I moved frequently growing up and one of the pro’s of constant moving was seeing different areas of the states, the landscapes, weather and culture of each city.  I loved living in Los Angeles as a child, bringing my boogie board to class on Fridays to learn how to become a jr. lifeguard equally as much as I did in Twin Falls, Idaho and taking a bus nightly to Pomerelle mountain to learn how to snowboard in my teens.

In high school, we moved to Flagstaff, Arizona, where I was expecting a dry, sandy, desert oasis and found myself in an unexpected winter wonderland.  After arriving in early January, I was expected to start school shortly after, but classes and schools were canceled for two weeks due to the snowfall.  I was quickly learning Flagstaff had more to offer than what I thought.

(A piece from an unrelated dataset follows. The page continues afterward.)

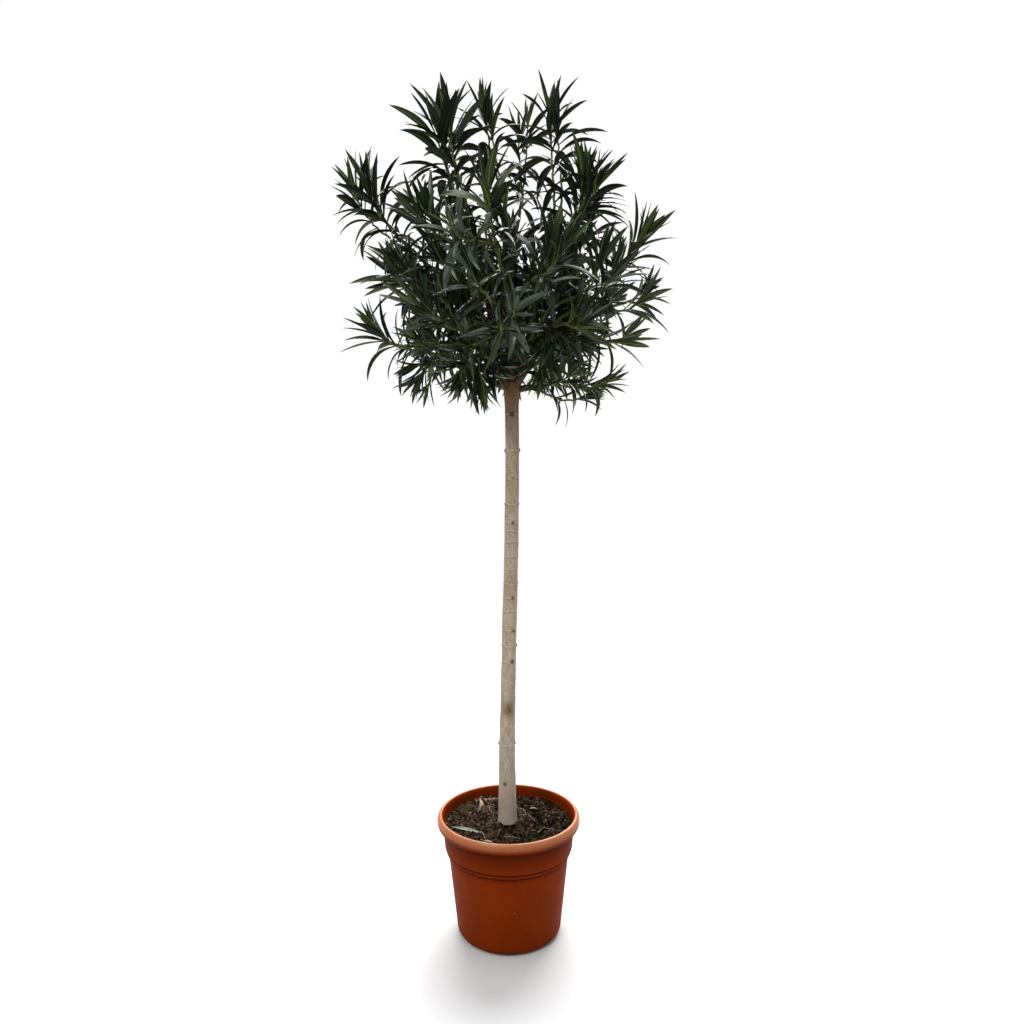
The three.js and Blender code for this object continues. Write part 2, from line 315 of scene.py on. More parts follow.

Location Location Location

One thing you quickly learn and feel when traveling north to Flagstaff is the elevation.  The city sits at about 7,000 feet above sea level and is next to Mount Elden, just south of the San Francisco Peaks, the highest mountain range in all of Arizona.  It doesn’t take long to get adjusted to the elevation but it’s literally quite breathtaking…and fresh!  Being in this smaller populated city (139K) and at a higher elevation you are able to see stars brighter than you may have ever experienced before.  It’s also only a 20 minute drive to Oak Creek Caynon, better known as Sedona. 

Sedona is regularly described as one of America’s most beautiful places. Nowhere else will you find a landscape as dramatically colorful. The towering red rocks and jagged sandstone buttes matched against an almost always blue sky have beckoned to professional and budding artists for years. Plus, filmmakers have chosen these fiery rock formations in north-central Arizona as the backdrop for such box-office hits as “3:10 to Yuma,” “Broken Arrow” and “Midnight Run.”

Get your kicks…on Route 66

Not only do you get to experience 4 seasons in Flagstaff, but another main attraction and landmark is the Historic Route 66.

A Seilgaman-based small business owner named Angel Delgadillo had observed the impact that the decline of US 667 and the establishment of the I-40 bypass had on his town.  The number of cars decreased from thousands per day to only a handful.  He pulled up his bootstraps and organized a meeting of business owners with establishments along the old US 66 and formed the Historic Route 66 Association of Arizona.  Their efforts, after years of work, paid off in 1987, when the Arizona State Transportation Board designated several sections of old US 66 as Historic Route 66.  Since then Route 66 continues to collect enthusiasts and tourists and puts on several annual events every year at multiple locations.

Hub for the Stars

This city is small but mighty as it is a hub for many companies such as Nestle Purina PetCare and is home to the US Naval Observatory Flagstaff Station (NOFS).  The NOFS is the national dark-sky observing facility under the United States Naval Observatory.  NOFS and USNO combine as the Celestial Reference Frame manager for the U.S. Secretary of Defense.  NOFS science supports every aspect of positional astronomy to some level, providing national support and beyond.  OFS remains active in supporting regional dark skies, both to support its national protection mission and to promote and protect a national resource legacy for generations of humans to come.  Long story short the NOFS is a pretty big deal.

Thriving and Surviving

Does it snow in the desert, yes and then some?!  Winter to summer, Flagstaff is great to visit any season.  It has a booming tourism industry that stems from the early 1900’s from its proximity to the Grand Canyon National Park and other natural wonders, giving it the nickname ‘City of Seven Wonders’.  And if you need a break from perfect weather and local shopping you can travel south to Phoenix and Tucson and experience the desert I was expecting in my youth!